I appeal to you therefore, brothers and sisters, by the mercies of God, to present your bodies as a living sacrifice, holy and acceptable to God, which is your spiritual worship. Do not be conformed to this world, but be transformed by the renewing of your minds, so that you may discern what is the will of God—what is good and acceptable and perfect. (Romans 12:1-2)
A friend of mine once preached a challenging sermon about how God was calling people to be changed by their faith in Jesus and be bolder in their work as Christians in the world. The sermon must have been a powerful one and had an impact. But the impact was not all positive. The music director of the congregation came up to him afterward and accosted him, “Don’t you ever preach a sermon like that again. I have enough stress in my life already. I don’t come here to feel uncomfortable. I come here to be comforted!”

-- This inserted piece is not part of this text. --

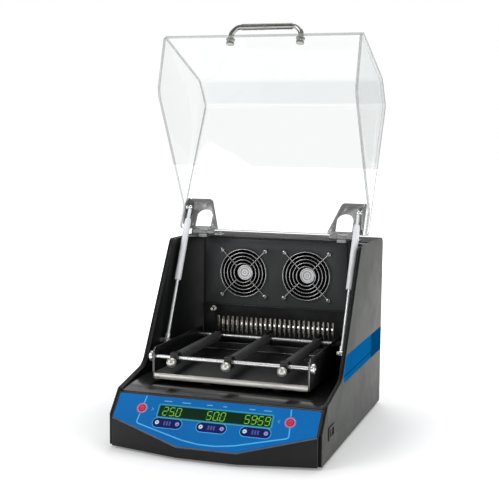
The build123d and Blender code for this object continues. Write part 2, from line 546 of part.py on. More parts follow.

Paul’s letter to Romans provides a challenging picture of Christian faith. Baptism joins us with the death of Jesus. We die with Christ so that we can be renewed in the resurrection life. (Romans 6) It also provides a comforting picture of the Christian faith. Nothing can separate us from the love of God in Christ Jesus (Romans 8). So, Paul’s letter lifts up both a comforting image of the faith and a challenging one. You can’t have Romans without having both comfort and challenge. We may want only the one, but the gospel brings both. It is life-giving and life changing.

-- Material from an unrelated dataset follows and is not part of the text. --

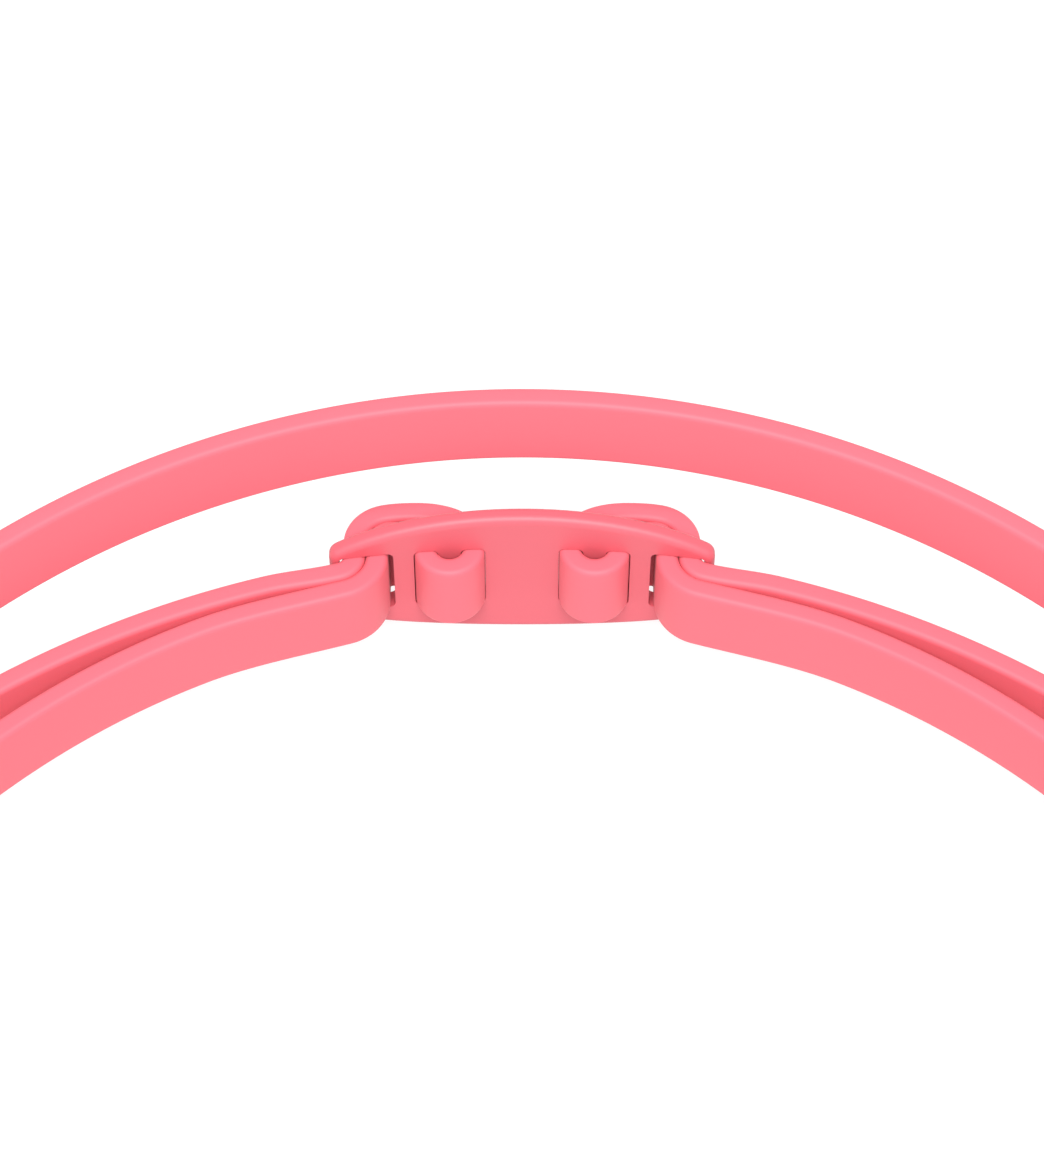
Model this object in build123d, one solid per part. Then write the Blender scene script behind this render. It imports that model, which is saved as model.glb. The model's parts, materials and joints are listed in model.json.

Part of what faith does is a paradox. We are loved and affirmed as children of God, exactly as we are. Grace and forgiveness and new life come as a gift. Our faith tells us this. But we are also challenged and even prodded by the Spirit to not stay where we are but also set free to risk becoming the people God created us to be – far more than we are yet. Our faith tells us this as well.
The gifts of grace are to be used to shape us and guide us in God’s ways. Transformation is the expectation – not just an optional bonus. You are loved exactly as you are. But God loves you too much to leave you exactly as you are, too.